На континенте противоречие между выросшей экономической ролью буржуазии и ее ограниченными политическими правами не могло разрешиться столь же легко, поскольку на большей части Западной Европы – во Франции, Австро-Венгрии, Италии, Испании – позиции католицизма и монархического правления были гораздо сильнее, чем в Англии. Однако масонство как инструмент влияния на общественное мнение здесь оказалось для буржуазии еще более полезным. Наращивая свою политическую активность, буржуазия, в союзе с экономически активными представителями церкви и старой аристократии, а также в союзе с различными группами интеллектуалов, искала такую организационную форму, которая позволила бы ей вести борьбу наиболее эффективно. Тандем «масонские ложи – открытые общества» оказался в этом смысле идеальной формой. Масонство давало доступ к высшей аристократии, а «открытые общества» позволяли влиять на настроения широких слоев населения, в том числе и в провинции. Чтобы преодолеть сопротивление существующей политической системы, социально активным группам необходимо было увлечь за собой широкие массы, а сделать это можно было только представив свои интересы как всеобщие и провозгласив своей целью достижение «свободы, равенства и братства». Так началась эпоха Просвещения, во время которой сформировавшаяся в ходе Реформации технология манипуляции массовым сознанием была использована в полную силу.

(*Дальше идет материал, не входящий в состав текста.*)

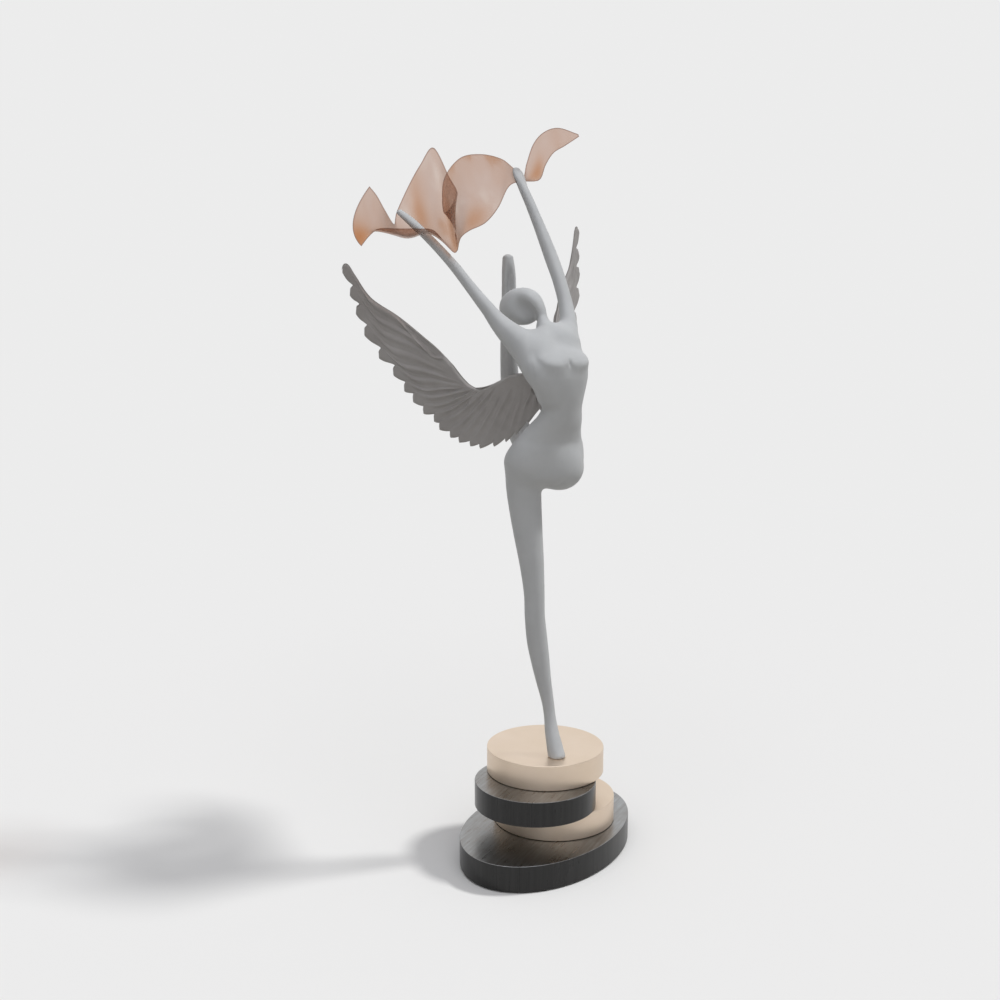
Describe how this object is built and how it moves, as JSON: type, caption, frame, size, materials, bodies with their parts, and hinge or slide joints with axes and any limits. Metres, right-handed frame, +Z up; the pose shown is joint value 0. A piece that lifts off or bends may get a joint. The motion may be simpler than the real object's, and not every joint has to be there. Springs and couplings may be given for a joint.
{
  "type": "figure trophy",
  "caption": "Winged dancer on one leg, holding a translucent scarf overhead, on a stack of offset gold and gunmetal plates.",
  "frame": {"origin": "centre of the oval slab on the table, at the felt pad's underside", "axes": "+Z up; the figure faces -Y; its left side is +X"},
  "size_m": [0.1963, 0.1721, 0.487],
  "materials": {
    "felt": "matt felt",
    "gunmetal": "dark brushed, streaked",
    "champagne_gold": "satin champagne-gold anodised",
    "steel": "plain turned steel",
    "silver_paint": "satin silver-grey",
    "wing_paint": "matt warm grey",
    "tinted_acrylic": "clear peach tint, gloss"
  },
  "bodies": {
    "root": {"felt_pad": "felt", "base_slab": "gunmetal", "middle_disc": "gunmetal", "lower_disc": "champagne_gold", "upper_disc": "champagne_gold", "disc_dowels": "steel", "leg_rod": "steel", "base_washer": "steel", "base_nut": "steel", "neck_peg": "steel", "shoulder_pegs": "steel", "hip_peg": "steel", "right_wing_pins": "steel", "left_wing_pins": "steel", "figure_body": "silver_paint", "figure_head": "silver_paint", "right_arm": "silver_paint", "left_arm": "silver_paint", "raised_leg": "silver_paint", "right_wing": "wing_paint", "left_wing": "wing_paint", "scarf": "tinted_acrylic"}
  },
  "joints": []
}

Апофеозом эпохи Просвещения стала революция в крупнейшей и самой динамично развивавшейся стране континентальной Европы – во Франции. Связь между этими двумя явлениями, Просвещением и французской революцией 1789 года, давно уже стала общим местом исторических трудов. Уже в самом начале XIX столетия Шатобриан назвал эту революцию порождением академий 9 9 Эти слова Шатобриана цитирует Даниэль Рош в статье Une declinaison des Lumieres (Pour une histoire culturelle / Sous la direction de J.-P. Rioux et J.-F. Sirrielli. Paris, Seuil, 1997. P. 21—49). Русский перевод этой статьи опубликован в сборнике «История продолжается: Изучение восемнадцатого века на пороге двадцать первого» («Университетская книга». Международный Центр по изучению XVIII века. Москва – Санкт-Петербург – Ферней-Вольтер, 2001. С. 253—285).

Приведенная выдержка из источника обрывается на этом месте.